## Exercise description:
Review the listing and copy each line that holds the word "manifold".

## Data for processing:

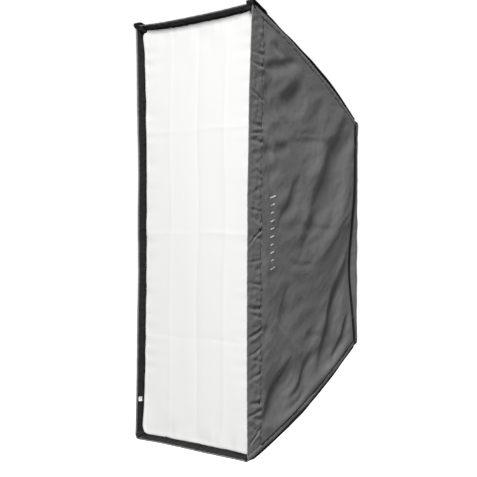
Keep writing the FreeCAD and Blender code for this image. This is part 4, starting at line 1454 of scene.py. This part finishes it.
def floor():
    """A pale floor that gives off its own light, so that it reads as plain white."""
    outline = [(-1, -1), (1, -1), (1, 1), (-1, 1)]
    verts = [(x * FLOOR_HALF, y * FLOOR_HALF, FLOOR_Z) for x, y in outline]
    sheet = add_object("floor", verts, [(0, 1, 2, 3)], smooth=False)
    s = Shader("pale_floor", 0.9)
    s.bsdf.inputs["Emission Color"].default_value = (1, 1, 1, 1)
    s.bsdf.inputs["Emission Strength"].default_value = FLOOR_GLOW
    tone = s.ramp(s.noise(1.5, 2.0), [(0.3, (0.86, 0.86, 0.86)), (0.7, (0.89, 0.89, 0.89))])
    sheet.data.materials.append(s.finish(tone))
    sheet.visible_diffuse = sheet.visible_glossy = False


def studio():
    """A white room, dimmer to the object than to the camera, and three soft lights."""
    scene = bpy.context.scene
    scene.view_settings.view_transform = "Standard"
    scene.view_settings.look = "None"
    world = bpy.data.worlds.new("studio")
    scene.world = world
    world.use_nodes = True
    tree = world.node_tree
    background = tree.nodes["Background"]
    background.inputs["Color"].default_value = (1, 1, 1, 1)
    ray = tree.nodes.new("ShaderNodeLightPath")
    level = tree.nodes.new("ShaderNodeMapRange")
    level.inputs["To Min"].default_value = ROOM_LIGHT
    level.inputs["To Max"].default_value = ROOM_SEEN
    tree.links.new(ray.outputs["Is Camera Ray"], level.inputs["Value"])
    tree.links.new(level.outputs["Result"], background.inputs["Strength"])
    for light in LIGHTS:
        area_light(*light)


def area_light(name, at, target, width, power):
    data = bpy.data.lights.new(name, "AREA")
    data.shape = "RECTANGLE"
    data.size = data.size_y = width
    data.energy = power
    light = bpy.data.objects.new(name, data)
    bpy.context.scene.collection.objects.link(light)
    aim(light, at, target)


def aim(thing, at, target):
    """Places a light or the camera and points it at a target."""
    thing.location = at
    way = Vector(target) - Vector(at)
    thing.rotation_euler = way.to_track_quat("-Z", "Y").to_euler()


CAMERA_LENS, CAMERA_SENSOR = 84.04, 36.0
CAMERA_SHIFT = (0.0004, -0.0126)
CAMERA_AT = (2.4675, FRONT - 2.2234, 0.0)
CAMERA_TURN, CAMERA_ROLL = math.radians(45.476), math.radians(0.3)


def camera():
    """A level camera to the right of the front, at the photograph's angle."""
    data = bpy.data.cameras.new("camera")
    data.lens, data.sensor_width = CAMERA_LENS, CAMERA_SENSOR
    data.shift_x, data.shift_y = CAMERA_SHIFT
    eye = bpy.data.objects.new("camera", data)
    bpy.context.scene.collection.objects.link(eye)
    x, y, z = CAMERA_AT
    aim(eye, CAMERA_AT, (x - math.sin(CAMERA_TURN), y + math.cos(CAMERA_TURN), z))
    eye.rotation_euler.rotate_axis("Z", CAMERA_ROLL)
    bpy.context.scene.camera = eye


floor()
studio()
camera()
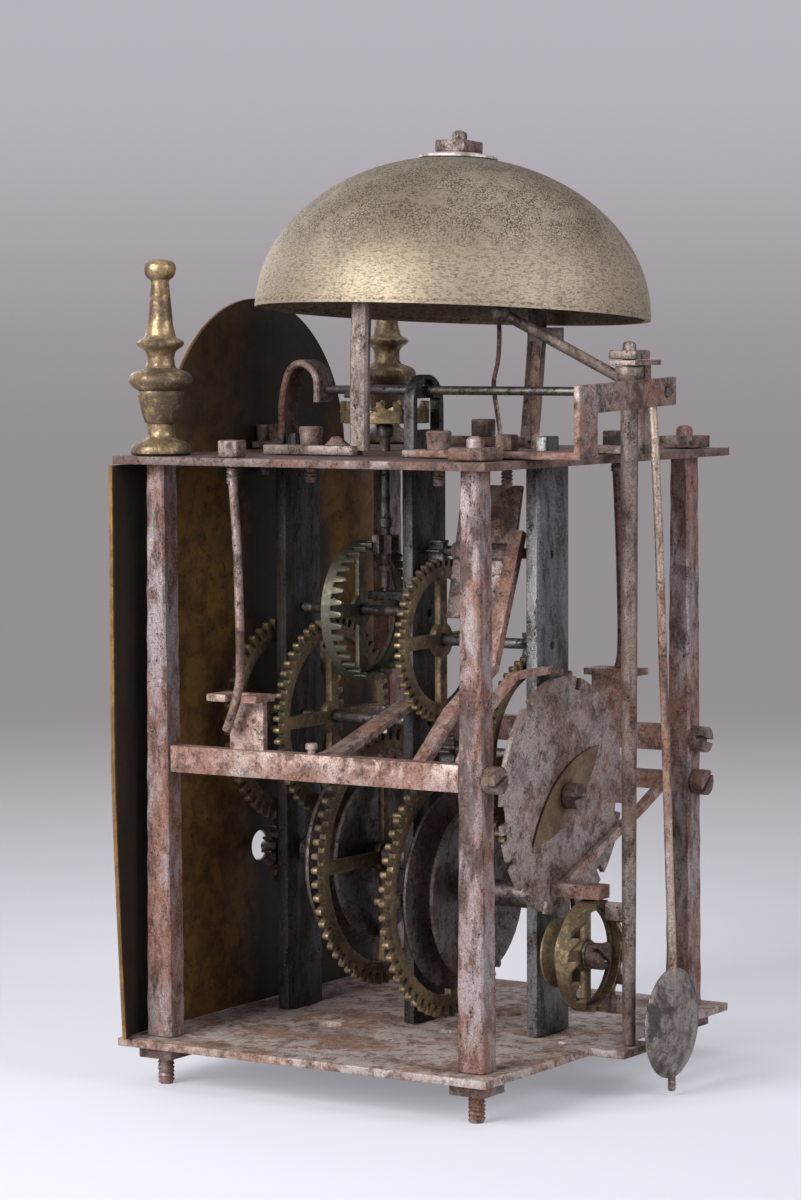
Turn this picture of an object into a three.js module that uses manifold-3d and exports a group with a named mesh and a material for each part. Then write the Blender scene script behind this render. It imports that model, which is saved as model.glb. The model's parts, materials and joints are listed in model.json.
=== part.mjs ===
// A lantern clock: an open iron frame of two plates on four posts, three upright bars that carry the going
// train (front) and the strike train (rear), a verge with a short pendulum, an alarm at the back, a bell on a
// strap stand, and a brass dial with one hand. Millimetres, +Z up, the dial faces -Y.
// The origin is the middle of the bottom plate's underside.
import * as THREE from "three";
import { mergeVertices } from "three/addons/utils/BufferGeometryUtils.js";
import Module from "manifold-3d";

const wasm = await Module();
wasm.setup();

// General clearances.
const FIT = 0.3;
const OVERRUN = 1;
const PIVOT_PLAY = 0.35;

// Frame: plates, posts, nuts and finials.
const PLATE_WIDTH = 154;
const PLATE_DEPTH = 135;
const PLATE_THICK = 2.5;
const FRAME_HEIGHT = 180;
const POST_EDGE_X = 11.7;
const POST_EDGE_Y = 10.3;
const POST_WIDTH = 8;
const POST_DEPTH_TOP = 6.4;
const POST_DEPTH_FOOT = 9.4;
const STUD_RADIUS = 2.7;
const FOOT_REACH = 12.8;
const NUT_SIDE = 12.2;
const NUT_HEIGHT = 3.8;
const NUT_DOME = 3.4;
const FINIAL_HEIGHT = 60.6;
const FINIAL_RADIUS = 10;
const FINIAL_SOCKET = 8;

// Upright bars: where they stand, and where the wheels turn in them.
const BAR_WIDTH = 20;
const BAR_THICK = 3.8;
const TENON_WIDTH = 12;
const TENON_TOP_WIDTH = 8;
const TENON_RISE = 5.5;
const BAR_FRONT_INSET = 17.5;
const BAR_REAR_INSET = 23.7;
const BAR_MIDDLE_Y = -1.6;
const PIVOT_RADIUS = 0.95;
const BRIDGE_WIDTH = 18;
const BRIDGE_OPENING = 13.4;
const BRIDGE_SHOULDER_RISE = 15.5;

// Wheel work. Heights of arbors above the bottom plate and distances between meshing arbors, as shares of
// the frame's height, and places of wheels as shares of the space between their two bars (the going second
// wheel's of the space in front of the contrate wheel).
const arborShares = { goingGreat: 0.288, strikeGreat: 0.2405, side: 0.489, alarmStop: 0.411, alarm: 0.15 };
const meshShares = { great: 0.246, second: 0.195, third: 0.1583, hour: 0.239, count: 0.18 };
const goingShares = { great: 0.303, second: 0.484 };
const strikeShares = { great: 0.185, second: 0.945, third: 0.103, fly: 0.233, flyLength: 0.53 };
const GREAT_TEETH = 56;
const SECOND_TEETH = 54;
const THIRD_TEETH = 48;
const CONTRATE_TEETH = 36;
const CROWN_TEETH = 15;
const HOUR_TEETH = 48;
const REPORT_LEAVES = 16;
const COUNT_TEETH = 39;
const COUNT_LEAVES = 4;
const LEAVES = 6;
const GREAT_MESH = meshShares.great * FRAME_HEIGHT;
const SECOND_MESH = meshShares.second * FRAME_HEIGHT;
const THIRD_MESH = meshShares.third * FRAME_HEIGHT;
const HOUR_MESH = meshShares.hour * FRAME_HEIGHT;
const COUNT_MESH = meshShares.count * FRAME_HEIGHT;
const WHEEL_THICK = 2.3;
const RIM_WIDTH = 3.6;
const ARM_WIDTH = 4.2;
const HUB_RADIUS = 5.2;
const ARBOR_RADIUS = 1.7;
const GREAT_ARBOR_RADIUS = 4.2;
const JOURNAL_RADIUS = 3.2;
const HOUR_SET_OFF = 5.5;
const HAMMER_PINS = 8;
const HAMMER_PIN_RADIUS = 1.1;
const HAMMER_PIN_LENGTH = 4;
const HAMMER_PIN_INSET = 4.6;
const STRIKE_PULLEY_RADIUS = 32;
const STRIKE_PULLEY_LENGTH = 14;
const GOING_PULLEY_RADIUS = 30;
const GOING_PULLEY_LENGTH = 10;
const PULLEY_FLANGE = 1.3;
const PULLEY_GROOVE = 6.5;

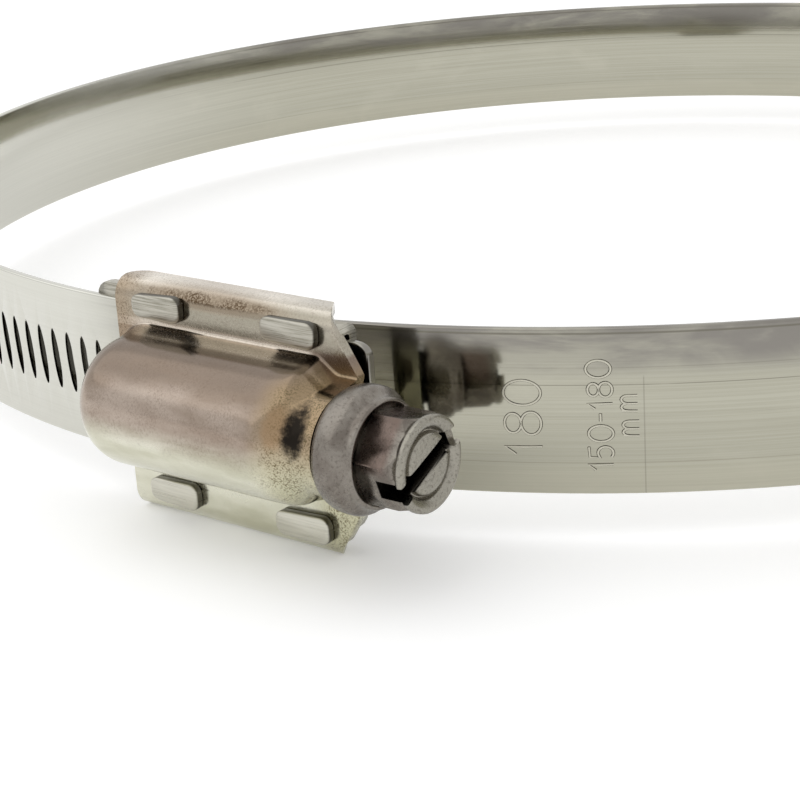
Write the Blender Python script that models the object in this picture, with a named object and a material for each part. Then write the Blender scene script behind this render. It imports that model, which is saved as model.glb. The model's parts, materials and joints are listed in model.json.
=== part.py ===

## Result of the task:
Turn this picture of an object into a three.js module that uses manifold-3d and exports a group with a named mesh and a material for each part. Then write the Blender scene script behind this render. It imports that model, which is saved as model.glb. The model's parts, materials and joints are listed in model.json.
import Module from "manifold-3d";